Carrie Bradshaw: At the end of the first SATC movie (2008)—after eleventy decades of chasing his emotionally abusive jowls through the streets of Manhattan—Carrie finally marries Mr. Big, the man of her shallow, self-obsessed dreams. It has now been two years since their nuptials. Carrie already hates it. She hates that he sits on the couch. She hates that he eats noodles out of a take-out box. She hates that he wants to spend quality time with her in their incredibly expensive and gaudy apartment. She hates that he bought her an enormous television. When Big suggests that they spend a couple of days a week in separate apartments (they own TWO apartments, because life is hard!), Carrie screeches, "Is this because I'm a bitch wife who nags you?" Congratulations. You have answered your own question.

Miranda Redhairlawyerface: Miranda is a lawyer who has red hair. She also has a child. As a working woman, Miranda is forced to miss every single one of her child's incessant science fairs (as though children know anything of science!). Also, her lawyer boss is a cartoon dick. Miranda quits her job, and everyone is much happier. This is because women should not work. It is terrible for the children. Lindy would have a point, if it were not for the fact that I have been reliably informed the character get's another job soon after.

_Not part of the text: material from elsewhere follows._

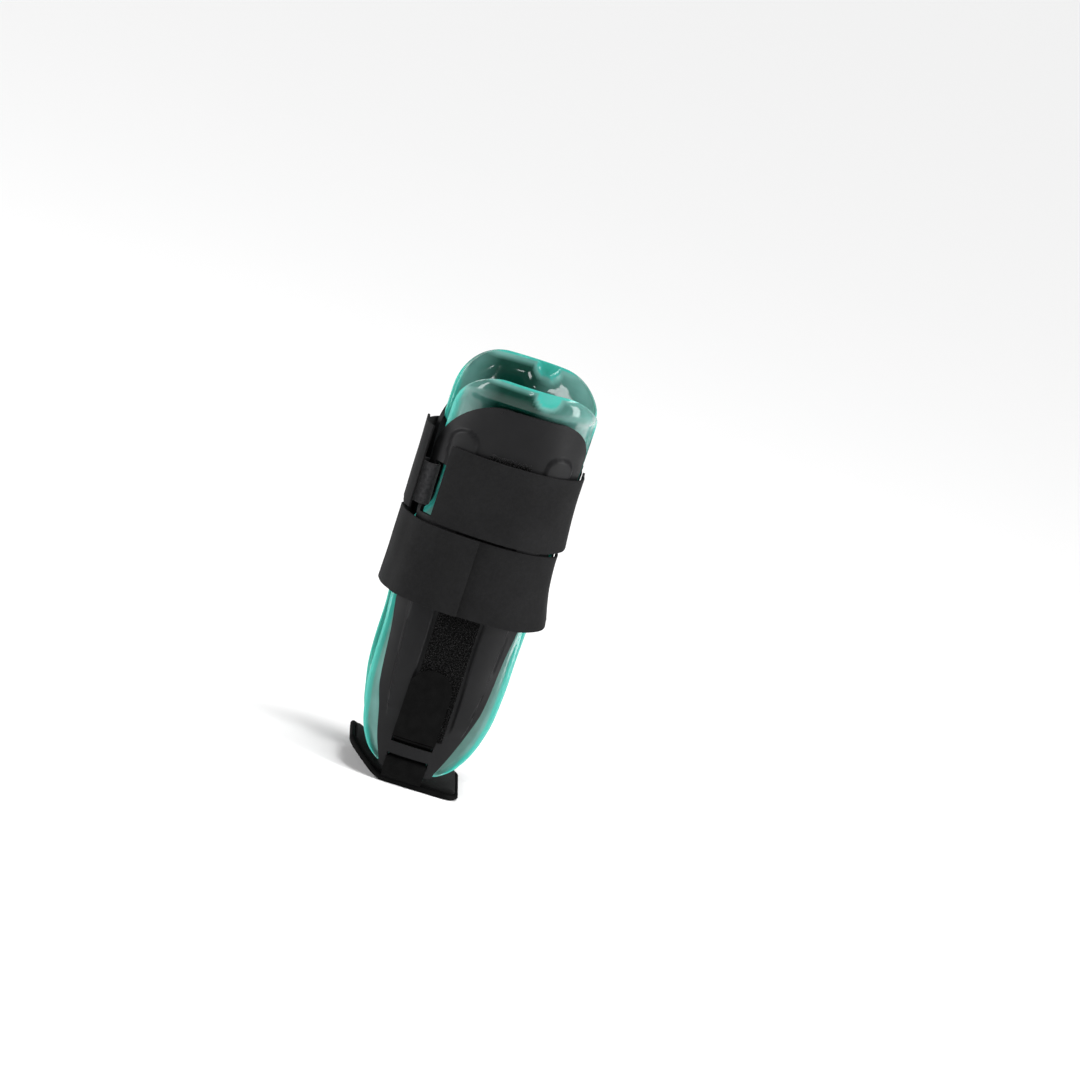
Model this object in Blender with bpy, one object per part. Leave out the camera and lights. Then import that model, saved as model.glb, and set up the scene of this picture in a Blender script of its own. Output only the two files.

Charlotte Goldsteinjewyjewsomethingsomethingblatt: Life for Charlotte is unbelievably difficult. As a wealthy stay-at-home mom with two children and a live-in, full-time nanny, she sometimes has to bake cupcakes! Also, one time her little child got finger paint on a piece of vintage cloth. Therefore, Charlotte cannot stop crying. "How do the women without help do it?" Charlotte (crying) asks Miranda. "I have no fucking idea," Miranda replies. Then they toast their disgusting glasses of pink syrup. To "them." To the "women without help." "If I wasn't rich, I'd definitely just kill myself right away with a knife!" says everyone in this movie without having to actually say it. Clink! It's exactly this sort of crap that prevents women from being honest about finding motherhood difficult, creating more and more pressure on modern mums to live up to some unattainable ideal of perfect parenthood.

Samantha Jones: I told you we are never to speak of this.

In order to escape their various imaginary problems, our intrepid foursome traipses off to dark, exotic Abu Dhabi ("I've always been fascinated by the Middle East—desert moons, Scheherazade, magic carpets!"). When they arrive, Carrie, because she is a professional writer, announces, "Oh, Toto—I don't think we're in Kansas anymore!" Each woman is immediately assigned an extra from Disney's Aladdin to spoon-feed her warm cinnamon milk in their $22,000-per-night hotel suite. Things seem to be going great. But very quickly, the SATC brain trust notices that it's not all swarthy man-slaves and flying carpets in Abu Dhabi! In fact, Abu Dhabi is crawling with Muslim women—and not one of them is dressed like a super-liberated diamond-encrusted fucking clown!!! Oppression! OPPRESSION!!! Sex and the City doesn't strike me as the best vessel with which to approach the subject of female subjugation in the middle East, I'll grant you, but they're possibly due some credit for highlighting it to a wider audience. I'd have to watch. Lindy presumably sees no problem with women the veil, which is her prerogative, it divides feminists, but it's a legitimate area for debate.

This will not stand. Samantha, being the prostitute sexual revolutionary that she is, rages against the machine by publicly grabbing the engorged penis of a man she dubs "Lawrence of My-Labia." When the locals complain (having repeatedly asked Samantha to cover her nipples and mons pubis in the way of local custom), Samantha removes most of her clothes in the middle of the spice bazaar, throws condoms in the faces of the angry and bewildered crowd, and screams, "I AM A WOMAN! I HAVE SEX!" Thus, traditional Middle Eastern sexual mores are upended and sexism is stoned to death in the town square. Wow, so we're really going to call women who deign to enjoy sex whores now? Just...wow. Oh no wait, I see, she's crossed it out, how post-modern and ironic! That totally stops it being incredibly offensive, repressive, backwards and one of the patriarchy's favourite insults.

At sexism's funeral (which takes place in a mysterious, incense-shrouded chamber of international sisterhood), the women of Abu Dhabi remove their black robes and veils to reveal—this is not a joke—the same hideous, disposable, criminally expensive shreds of cloth and feathers that hang from Carrie et al.'s emaciated goblin shoulders. Muslim women: Under those craaaaaaay-zy robes, they're just as vapid and obsessed with physical beauty and meaningless material concerns as us! Feminism! Fuck yeah! All women, united? Lindy would clearly never stand for that. Was the personal comment about Sarah Jessica Parker's physical appearance totally necessary? Again, I don't think Lindy fully understands feminism; it generally tends to involve refuting beauty myths rather than perpetuating them. And you know, not calling women ugly.

If this is what modern womanhood means, then just fucking veil me and sew up all my holes. Good night. Don't fucking tempt me.